Tony Supperstone, the new president of insolvency trade association R3,has like many professionals in the business been involved in handling a vast range of struggling companies.

He gained a great deal of experience working in the leisure industry in the 1990s, which included securing the survival of health club group Peak Fitness.

Yet the range of companies he has worked with spreads much farther. He acted as administrator for Planet Rapido, the producers of infamous Channel Four programme Eurotrash , and served as joint liquidator for PPP, a property investment scam based in the north-east.

Supperstone has already served in a number of key roles at the trade body. He has been councilmember of R3 for ten years and more recently held the role of chairman of R3’s Finance and General Purposes Committee.

He does not subscribe to the concept that business recovery is glamorous, preferring to call it ‘interesting’.

‘I wanted to know why businesses failed. I thought if I went into business restructuring, then I could utilise those skills when I went into industry myself – but I’m still here. And after 34 years, it probably won’t happen now,’ he says.

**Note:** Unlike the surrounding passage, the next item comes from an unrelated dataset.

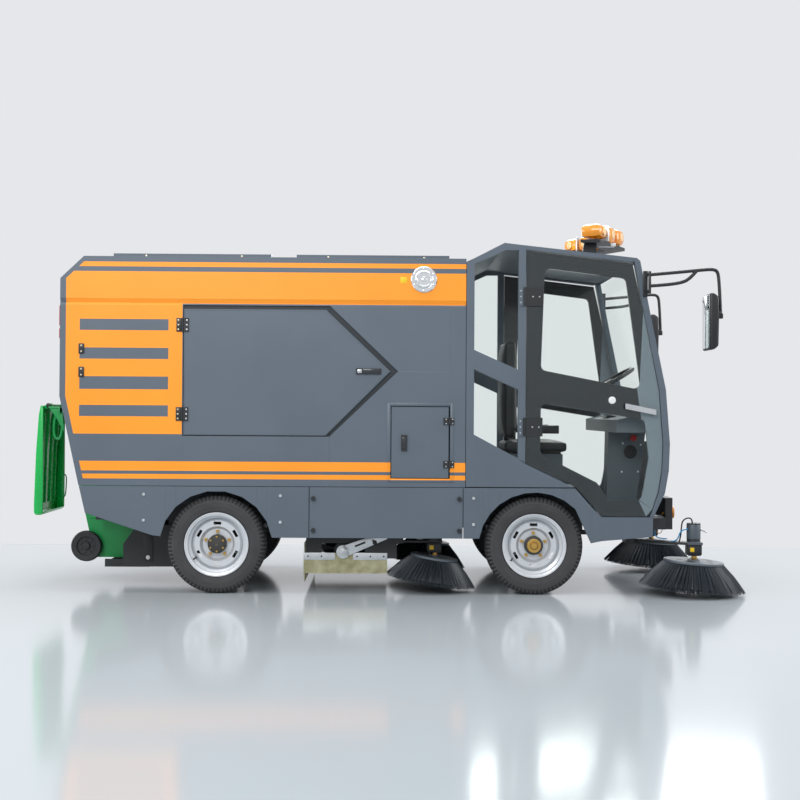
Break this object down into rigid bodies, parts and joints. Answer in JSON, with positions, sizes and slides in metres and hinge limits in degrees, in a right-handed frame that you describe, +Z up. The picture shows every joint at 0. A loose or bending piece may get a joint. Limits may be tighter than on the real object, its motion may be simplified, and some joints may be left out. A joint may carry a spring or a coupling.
{
  "type": "ride on sweeper",
  "caption": "Ride-on street sweeper with a glazed cab, a boxed rear body, side brushes, a roller brush and a wheeled waste bin at the back.",
  "frame": {"origin": "on the floor, in the middle of the machine's length and width", "axes": "+X forwards, +Y to the machine's left, +Z up"},
  "size_m": [4.5096, 1.924, 2.344],
  "materials": {
    "slate_paint": "powder coat, satin",
    "black_paint": "satin",
    "bright_steel": "zinc plated",
    "rim_paint": "silver paint",
    "tyre_rubber": "matte",
    "chrome": "polished",
    "clear_glass": "clear",
    "grey_plastic": "grained",
    "black_plastic": "grained",
    "seat_cloth": "vinyl",
    "bristle": "polypropylene bristles",
    "flap_rubber": "matte",
    "amber_lens": "translucent amber",
    "red_button": "gloss",
    "bin_green": "moulded",
    "tank_plastic": "moulded",
    "housing_zinc": "zinc grey"
  },
  "bodies": {
    "chassis": {"chassis_frame": "black_paint", "axles": "black_paint", "floors_and_bulkheads": "slate_paint", "body_sides": "slate_paint", "body_roof": "slate_paint", "skirts": "slate_paint", "skirt_fixings": "bright_steel", "cab_frame": "slate_paint", "cab_glazing": "clear_glass", "cab_console": "grey_plastic", "dust_hopper": "slate_paint", "battery_pack": "black_plastic", "suction_fan": "grey_plastic", "water_tank": "tank_plastic", "front_bumper": "black_paint", "lamps": "amber_lens", "beacon_lenses": "amber_lens", "beacon_base": "black_paint", "mirror_arms": "black_paint", "brush_housing": "black_paint", "rubber_flaps": "flap_rubber"},
    "rear_wheels": {"rear_tyres": "tyre_rubber", "rear_rims": "rim_paint"},
    "knuckle_right": {"steering_knuckle_right": "black_paint"},
    "front_wheel_right": {"front_tyre_right": "tyre_rubber", "front_rim_right": "rim_paint"},
    "cab_door_right": {"cab_door_frame_right": "black_paint", "cab_door_glass_right": "clear_glass"},
    "cab_handle_right": {"cab_door_handle_right": "chrome"},
    "service_door_right": {"service_door_right": "slate_paint"},
    "mirror_right": {"mirror_head_right": "black_plastic"},
    "front_brush_arm_right": {"front_brush_arm_right": "black_paint"},
    "front_brush_right": {"front_brush_right": "bristle"},
    "middle_brush_arm_right": {"middle_brush_arm_right": "black_paint"},
    "middle_brush_right": {"middle_brush_right": "bristle"},
    "knuckle_left": {"steering_knuckle_left": "black_paint"},
    "front_wheel_left": {"front_tyre_left": "tyre_rubber", "front_rim_left": "rim_paint"},
    "cab_door_left": {"cab_door_frame_left": "black_paint", "cab_door_glass_left": "clear_glass"},
    "cab_handle_left": {"cab_door_handle_left": "chrome"},
    "service_door_left": {"service_door_left": "slate_paint"},
    "mirror_left": {"mirror_head_left": "black_plastic"},
    "front_brush_arm_left": {"front_brush_arm_left": "black_paint"},
    "front_brush_left": {"front_brush_left": "bristle"},
    "middle_brush_arm_left": {"middle_brush_arm_left": "black_paint"},
    "middle_brush_left": {"middle_brush_left": "bristle"},
    "steering_wheel": {"steering_wheel": "black_plastic"},
    "seat": {"seat": "seat_cloth"},
    "access_door": {"access_door": "slate_paint"},
    "filler_cap": {"filler_cap": "chrome"},
    "emergency_stop": {"emergency_stop": "red_button"},
    "brake_pedal": {"brake_pedal": "black_paint"},
    "drive_pedal": {"drive_pedal": "black_paint"},
    "roller_arms": {"roller_arms": "bright_steel"},
    "roller_brush": {"roller_brush": "bristle"},
    "bin": {"bin_body": "bin_green"},
    "bin_lid": {"bin_lid": "bin_green"},
    "bin_wheels": {"bin_wheels": "black_plastic"}
  },
  "joints": [
    {"name": "rear_wheel_spin", "type": "hinge", "parent": "chassis", "child": "rear_wheels", "pos_m": [-1.01442, 0, 0.3], "axis": [0, 1, 0], "continuous": true},
    {"name": "steer_right", "type": "hinge", "parent": "chassis", "child": "knuckle_right", "pos_m": [0.94058, -0.52, 0.3], "axis": [0, 0, 1], "range_deg": [-28, 28]},
    {"name": "front_wheel_spin_right", "type": "hinge", "parent": "knuckle_right", "child": "front_wheel_right", "pos_m": [0.94058, -0.6475, 0.3], "axis": [0, 1, 0], "continuous": true},
    {"name": "cab_door_swing_right", "type": "hinge", "parent": "chassis", "child": "cab_door_right", "pos_m": [0.87058, -0.7575, 1.4], "axis": [0, 0, -1], "range_deg": [0, 75]},
    {"name": "cab_handle_turn_right", "type": "hinge", "parent": "cab_door_right", "child": "cab_handle_right", "pos_m": [1.51258, -0.778, 1.16], "axis": [0, -1, 0], "range_deg": [0, 20]},
    {"name": "service_door_swing_right", "type": "hinge", "parent": "chassis", "child": "service_door_right", "pos_m": [-1.22642, -0.7565, 1.369], "axis": [0, 0, -1], "range_deg": [0, 110]},
    {"name": "mirror_turn_right", "type": "hinge", "parent": "chassis", "child": "mirror_right", "pos_m": [2.03258, -0.85, 1.732], "axis": [0, 0, 1], "range_deg": [-12, 12]},
    {"name": "front_brush_lift_right", "type": "hinge", "parent": "chassis", "child": "front_brush_arm_right", "pos_m": [1.57558, -0.455, 0.314], "axis": [0, -1, 0], "range_deg": [0, 12]},
    {"name": "front_brush_spin_right", "type": "hinge", "parent": "front_brush_arm_right", "child": "front_brush_right", "pos_m": [1.94358, -0.64, 0.1915], "axis": [0.0698, 0, 0.9976], "continuous": true},
    {"name": "middle_brush_lift_right", "type": "hinge", "parent": "chassis", "child": "middle_brush_arm_right", "pos_m": [0.09158, -0.52, 0.31], "axis": [0, -1, 0], "range_deg": [0, 8]},
    {"name": "middle_brush_spin_right", "type": "hinge", "parent": "middle_brush_arm_right", "child": "middle_brush_right", "pos_m": [0.33058, -0.52, 0.19867], "axis": [0.1564, 0, 0.9877], "continuous": true},
    {"name": "steer_left", "type": "hinge", "parent": "chassis", "child": "knuckle_left", "pos_m": [0.94058, 0.52, 0.3], "axis": [0, 0, 1], "range_deg": [-28, 28]},
    {"name": "front_wheel_spin_left", "type": "hinge", "parent": "knuckle_left", "child": "front_wheel_left", "pos_m": [0.94058, 0.6475, 0.3], "axis": [0, 1, 0], "continuous": true},
    {"name": "cab_door_swing_left", "type": "hinge", "parent": "chassis", "child": "cab_door_left", "pos_m": [0.87058, 0.7575, 1.4], "axis": [0, 0, 1], "range_deg": [0, 75]},
    {"name": "cab_handle_turn_left", "type": "hinge", "parent": "cab_door_left", "child": "cab_handle_left", "pos_m": [1.51258, 0.778, 1.16], "axis": [0, -1, 0], "range_deg": [0, 20]},
    {"name": "service_door_swing_left", "type": "hinge", "parent": "chassis", "child": "service_door_left", "pos_m": [-1.22642, 0.7565, 1.369], "axis": [0, 0, 1], "range_deg": [0, 110]},
    {"name": "mirror_turn_left", "type": "hinge", "parent": "chassis", "child": "mirror_left", "pos_m": [2.03258, 0.85, 1.732], "axis": [0, 0, 1], "range_deg": [-12, 12]},
    {"name": "front_brush_lift_left", "type": "hinge", "parent": "chassis", "child": "front_brush_arm_left", "pos_m": [1.57558, 0.455, 0.314], "axis": [0, -1, 0], "range_deg": [0, 12]},
    {"name": "front_brush_spin_left", "type": "hinge", "parent": "front_brush_arm_left", "child": "front_brush_left", "pos_m": [1.94358, 0.64, 0.1915], "axis": [0.0698, 0, 0.9976], "continuous": true},
    {"name": "middle_brush_lift_left", "type": "hinge", "parent": "chassis", "child": "middle_brush_arm_left", "pos_m": [0.09158, 0.52, 0.31], "axis": [0, -1, 0], "range_deg": [0, 8]},
    {"name": "middle_brush_spin_left", "type": "hinge", "parent": "middle_brush_arm_left", "child": "middle_brush_left", "pos_m": [0.33058, 0.52, 0.19867], "axis": [0.1564, 0, 0.9877], "continuous": true},
    {"name": "steering_wheel_turn", "type": "hinge", "parent": "chassis", "child": "steering_wheel", "pos_m": [1.52058, 0, 1.33], "axis": [-0.5, 0, 0.866], "range_deg": [-392, 392]},
    {"name": "seat_slide", "type": "slide", "parent": "chassis", "child": "seat", "axis": [1, 0, 0], "range_m": [-0.04, 0.06]},
    {"name": "access_door_swing", "type": "hinge", "parent": "chassis", "child": "access_door", "pos_m": [0.41458, -0.7565, 0.934], "axis": [0, 0, 1], "range_deg": [0, 110]},
    {"name": "filler_cap_turn", "type": "hinge", "parent": "chassis", "child": "filler_cap", "pos_m": [0.25058, -0.76, 1.935], "axis": [0, -1, 0], "range_deg": [0, 90]},
    {"name": "emergency_stop_press", "type": "slide", "parent": "chassis", "child": "emergency_stop", "axis": [0, 1, 0], "range_m": [0, 0.006], "stiffness_N_per_m": 600},
    {"name": "brake_pedal_press", "type": "hinge", "parent": "chassis", "child": "brake_pedal", "pos_m": [1.65308, 0.09, 0.655], "axis": [0, -1, 0], "range_deg": [0, 12], "stiffness_Nm_per_rad": 10},
    {"name": "drive_pedal_press", "type": "hinge", "parent": "chassis", "child": "drive_pedal", "pos_m": [1.65308, 0.21, 0.655], "axis": [0, -1, 0], "range_deg": [0, 12], "stiffness_Nm_per_rad": 6},
    {"name": "roller_lower", "type": "hinge", "parent": "chassis", "child": "roller_arms", "pos_m": [0.01558, 0, 0.35], "axis": [0, -1, 0], "range_deg": [0, 20]},
    {"name": "roller_spin", "type": "hinge", "parent": "roller_arms", "child": "roller_brush", "pos_m": [-0.23942, 0, 0.247], "axis": [0, 1, 0], "continuous": true},
    {"name": "bin_slide", "type": "slide", "parent": "chassis", "child": "bin", "axis": [-1, 0, 0], "range_m": [0, 0.9]},
    {"name": "bin_lid_swing", "type": "hinge", "parent": "bin", "child": "bin_lid", "pos_m": [-2.18242, 0, 1.149], "axis": [0, 1, 0], "range_deg": [0, 180]},
    {"name": "bin_wheel_spin", "type": "hinge", "parent": "bin", "child": "bin_wheels", "pos_m": [-1.90942, 0, 0.241], "axis": [0, 1, 0], "continuous": true}
  ],
  "couplings": [
    {"joint": "steer_left", "follows": "steer_right", "ratio": 1},
    {"joint": "steering_wheel_turn", "follows": "steer_right", "ratio": 14}
  ]
}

Yet the strange mix of businesses he has dealt with in the past may well have enticed one of his family into the profession. ‘One of my sons has just passed his joint insolvency exams. It wasn’t intentional that he followed in my footsteps’.

Supperstone sees the traditional route into business recovery – moving on froman audit role – as no longer the only choice for young people looking to work in insolvency.

‘More [firms] are recruiting direct from university into business restructuring departments. An accounting degree is not mandatory – they’re looking for at least upper seconds, but you’d have to be numerate.’